**AIM**:
Print the full listing exactly.

**SOURCE EXCERPT**:
═══

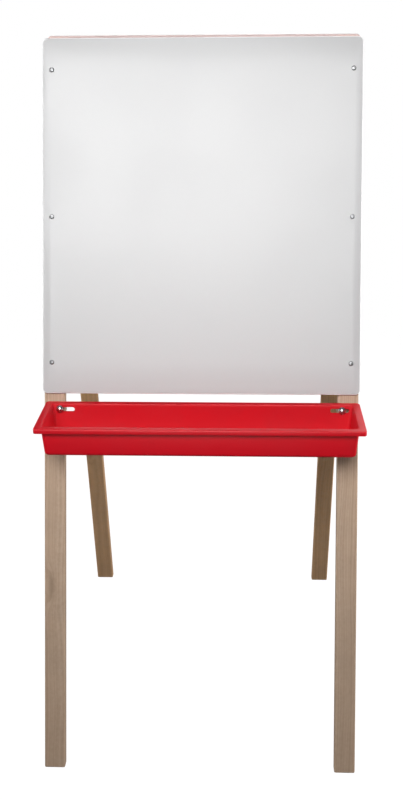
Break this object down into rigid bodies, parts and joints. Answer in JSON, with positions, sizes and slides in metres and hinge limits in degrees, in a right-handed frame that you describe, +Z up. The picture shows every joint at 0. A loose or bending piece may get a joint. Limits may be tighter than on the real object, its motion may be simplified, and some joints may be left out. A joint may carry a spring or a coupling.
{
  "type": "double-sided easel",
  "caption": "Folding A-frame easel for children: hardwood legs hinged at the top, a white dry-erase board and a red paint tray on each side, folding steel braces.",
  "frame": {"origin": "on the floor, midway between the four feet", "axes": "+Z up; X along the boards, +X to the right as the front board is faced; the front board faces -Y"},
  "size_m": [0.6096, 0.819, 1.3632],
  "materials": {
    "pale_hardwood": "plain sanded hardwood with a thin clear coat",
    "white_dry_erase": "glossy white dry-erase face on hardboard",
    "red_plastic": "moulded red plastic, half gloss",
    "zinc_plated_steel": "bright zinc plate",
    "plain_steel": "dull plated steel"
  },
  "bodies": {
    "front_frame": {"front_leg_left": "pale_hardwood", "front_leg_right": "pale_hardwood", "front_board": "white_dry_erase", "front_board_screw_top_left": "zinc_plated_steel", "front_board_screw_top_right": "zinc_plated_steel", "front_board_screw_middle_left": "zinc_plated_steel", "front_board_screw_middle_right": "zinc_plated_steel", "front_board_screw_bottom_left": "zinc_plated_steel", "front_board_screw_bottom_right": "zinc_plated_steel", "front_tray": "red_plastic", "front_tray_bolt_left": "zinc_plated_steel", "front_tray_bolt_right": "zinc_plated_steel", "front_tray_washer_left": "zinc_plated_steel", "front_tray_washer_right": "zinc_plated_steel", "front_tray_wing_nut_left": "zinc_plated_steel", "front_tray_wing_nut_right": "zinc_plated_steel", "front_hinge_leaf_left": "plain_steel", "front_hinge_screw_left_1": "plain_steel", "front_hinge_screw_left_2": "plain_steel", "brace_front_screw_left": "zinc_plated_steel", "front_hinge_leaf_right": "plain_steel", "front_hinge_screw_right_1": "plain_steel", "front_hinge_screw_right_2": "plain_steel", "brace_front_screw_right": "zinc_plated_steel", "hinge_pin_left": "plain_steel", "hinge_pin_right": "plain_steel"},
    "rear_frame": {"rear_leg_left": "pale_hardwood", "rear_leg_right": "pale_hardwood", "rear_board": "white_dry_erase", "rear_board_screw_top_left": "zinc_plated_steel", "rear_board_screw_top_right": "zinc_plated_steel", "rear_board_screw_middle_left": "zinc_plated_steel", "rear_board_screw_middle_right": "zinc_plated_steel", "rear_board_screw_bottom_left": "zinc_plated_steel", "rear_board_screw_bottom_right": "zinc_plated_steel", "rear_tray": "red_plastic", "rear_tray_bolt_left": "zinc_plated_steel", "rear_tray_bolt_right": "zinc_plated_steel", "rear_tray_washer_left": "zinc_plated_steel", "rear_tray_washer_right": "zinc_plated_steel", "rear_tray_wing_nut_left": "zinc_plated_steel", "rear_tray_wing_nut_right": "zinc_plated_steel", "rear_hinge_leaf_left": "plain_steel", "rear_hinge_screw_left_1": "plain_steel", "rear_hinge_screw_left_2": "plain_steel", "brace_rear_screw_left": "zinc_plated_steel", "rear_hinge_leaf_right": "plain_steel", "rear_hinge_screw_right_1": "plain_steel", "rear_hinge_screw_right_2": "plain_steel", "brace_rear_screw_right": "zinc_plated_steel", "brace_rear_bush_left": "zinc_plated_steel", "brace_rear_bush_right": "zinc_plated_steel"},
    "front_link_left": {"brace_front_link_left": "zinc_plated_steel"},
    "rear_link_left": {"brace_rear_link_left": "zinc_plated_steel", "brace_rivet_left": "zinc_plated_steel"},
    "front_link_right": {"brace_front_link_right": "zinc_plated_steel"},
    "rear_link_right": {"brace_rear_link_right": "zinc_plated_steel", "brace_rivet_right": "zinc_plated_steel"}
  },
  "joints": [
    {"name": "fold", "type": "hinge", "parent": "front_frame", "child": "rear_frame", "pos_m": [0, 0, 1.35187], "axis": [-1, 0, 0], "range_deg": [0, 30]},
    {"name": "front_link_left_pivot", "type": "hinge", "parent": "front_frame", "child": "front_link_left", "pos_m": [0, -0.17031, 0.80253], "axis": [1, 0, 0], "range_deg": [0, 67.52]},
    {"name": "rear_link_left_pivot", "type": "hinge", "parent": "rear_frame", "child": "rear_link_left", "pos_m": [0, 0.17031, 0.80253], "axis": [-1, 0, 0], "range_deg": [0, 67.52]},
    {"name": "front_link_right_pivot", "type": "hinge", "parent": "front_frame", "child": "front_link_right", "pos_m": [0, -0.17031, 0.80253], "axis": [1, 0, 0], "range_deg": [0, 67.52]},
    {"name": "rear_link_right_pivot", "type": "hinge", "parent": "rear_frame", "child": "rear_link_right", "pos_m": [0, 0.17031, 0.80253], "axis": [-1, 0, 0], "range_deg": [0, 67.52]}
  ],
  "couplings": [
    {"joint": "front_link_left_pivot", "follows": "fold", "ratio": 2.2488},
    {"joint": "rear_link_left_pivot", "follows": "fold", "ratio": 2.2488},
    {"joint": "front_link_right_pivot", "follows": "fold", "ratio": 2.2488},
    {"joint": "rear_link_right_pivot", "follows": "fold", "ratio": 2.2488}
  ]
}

═══

**TASK OUTPUT**:
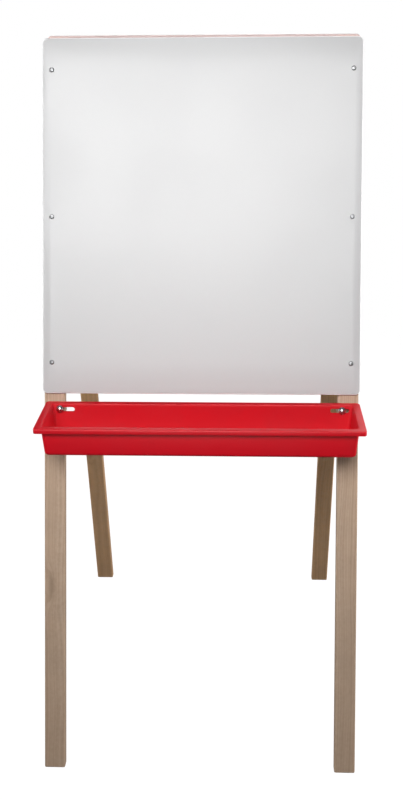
Break this object down into rigid bodies, parts and joints. Answer in JSON, with positions, sizes and slides in metres and hinge limits in degrees, in a right-handed frame that you describe, +Z up. The picture shows every joint at 0. A loose or bending piece may get a joint. Limits may be tighter than on the real object, its motion may be simplified, and some joints may be left out. A joint may carry a spring or a coupling.
{
  "type": "double-sided easel",
  "caption": "Folding A-frame easel for children: hardwood legs hinged at the top, a white dry-erase board and a red paint tray on each side, folding steel braces.",
  "frame": {"origin": "on the floor, midway between the four feet", "axes": "+Z up; X along the boards, +X to the right as the front board is faced; the front board faces -Y"},
  "size_m": [0.6096, 0.819, 1.3632],
  "materials": {
    "pale_hardwood": "plain sanded hardwood with a thin clear coat",
    "white_dry_erase": "glossy white dry-erase face on hardboard",
    "red_plastic": "moulded red plastic, half gloss",
    "zinc_plated_steel": "bright zinc plate",
    "plain_steel": "dull plated steel"
  },
  "bodies": {
    "front_frame": {"front_leg_left": "pale_hardwood", "front_leg_right": "pale_hardwood", "front_board": "white_dry_erase", "front_board_screw_top_left": "zinc_plated_steel", "front_board_screw_top_right": "zinc_plated_steel", "front_board_screw_middle_left": "zinc_plated_steel", "front_board_screw_middle_right": "zinc_plated_steel", "front_board_screw_bottom_left": "zinc_plated_steel", "front_board_screw_bottom_right": "zinc_plated_steel", "front_tray": "red_plastic", "front_tray_bolt_left": "zinc_plated_steel", "front_tray_bolt_right": "zinc_plated_steel", "front_tray_washer_left": "zinc_plated_steel", "front_tray_washer_right": "zinc_plated_steel", "front_tray_wing_nut_left": "zinc_plated_steel", "front_tray_wing_nut_right": "zinc_plated_steel", "front_hinge_leaf_left": "plain_steel", "front_hinge_screw_left_1": "plain_steel", "front_hinge_screw_left_2": "plain_steel", "brace_front_screw_left": "zinc_plated_steel", "front_hinge_leaf_right": "plain_steel", "front_hinge_screw_right_1": "plain_steel", "front_hinge_screw_right_2": "plain_steel", "brace_front_screw_right": "zinc_plated_steel", "hinge_pin_left": "plain_steel", "hinge_pin_right": "plain_steel"},
    "rear_frame": {"rear_leg_left": "pale_hardwood", "rear_leg_right": "pale_hardwood", "rear_board": "white_dry_erase", "rear_board_screw_top_left": "zinc_plated_steel", "rear_board_screw_top_right": "zinc_plated_steel", "rear_board_screw_middle_left": "zinc_plated_steel", "rear_board_screw_middle_right": "zinc_plated_steel", "rear_board_screw_bottom_left": "zinc_plated_steel", "rear_board_screw_bottom_right": "zinc_plated_steel", "rear_tray": "red_plastic", "rear_tray_bolt_left": "zinc_plated_steel", "rear_tray_bolt_right": "zinc_plated_steel", "rear_tray_washer_left": "zinc_plated_steel", "rear_tray_washer_right": "zinc_plated_steel", "rear_tray_wing_nut_left": "zinc_plated_steel", "rear_tray_wing_nut_right": "zinc_plated_steel", "rear_hinge_leaf_left": "plain_steel", "rear_hinge_screw_left_1": "plain_steel", "rear_hinge_screw_left_2": "plain_steel", "brace_rear_screw_left": "zinc_plated_steel", "rear_hinge_leaf_right": "plain_steel", "rear_hinge_screw_right_1": "plain_steel", "rear_hinge_screw_right_2": "plain_steel", "brace_rear_screw_right": "zinc_plated_steel", "brace_rear_bush_left": "zinc_plated_steel", "brace_rear_bush_right": "zinc_plated_steel"},
    "front_link_left": {"brace_front_link_left": "zinc_plated_steel"},
    "rear_link_left": {"brace_rear_link_left": "zinc_plated_steel", "brace_rivet_left": "zinc_plated_steel"},
    "front_link_right": {"brace_front_link_right": "zinc_plated_steel"},
    "rear_link_right": {"brace_rear_link_right": "zinc_plated_steel", "brace_rivet_right": "zinc_plated_steel"}
  },
  "joints": [
    {"name": "fold", "type": "hinge", "parent": "front_frame", "child": "rear_frame", "pos_m": [0, 0, 1.35187], "axis": [-1, 0, 0], "range_deg": [0, 30]},
    {"name": "front_link_left_pivot", "type": "hinge", "parent": "front_frame", "child": "front_link_left", "pos_m": [0, -0.17031, 0.80253], "axis": [1, 0, 0], "range_deg": [0, 67.52]},
    {"name": "rear_link_left_pivot", "type": "hinge", "parent": "rear_frame", "child": "rear_link_left", "pos_m": [0, 0.17031, 0.80253], "axis": [-1, 0, 0], "range_deg": [0, 67.52]},
    {"name": "front_link_right_pivot", "type": "hinge", "parent": "front_frame", "child": "front_link_right", "pos_m": [0, -0.17031, 0.80253], "axis": [1, 0, 0], "range_deg": [0, 67.52]},
    {"name": "rear_link_right_pivot", "type": "hinge", "parent": "rear_frame", "child": "rear_link_right", "pos_m": [0, 0.17031, 0.80253], "axis": [-1, 0, 0], "range_deg": [0, 67.52]}
  ],
  "couplings": [
    {"joint": "front_link_left_pivot", "follows": "fold", "ratio": 2.2488},
    {"joint": "rear_link_left_pivot", "follows": "fold", "ratio": 2.2488},
    {"joint": "front_link_right_pivot", "follows": "fold", "ratio": 2.2488},
    {"joint": "rear_link_right_pivot", "follows": "fold", "ratio": 2.2488}
  ]
}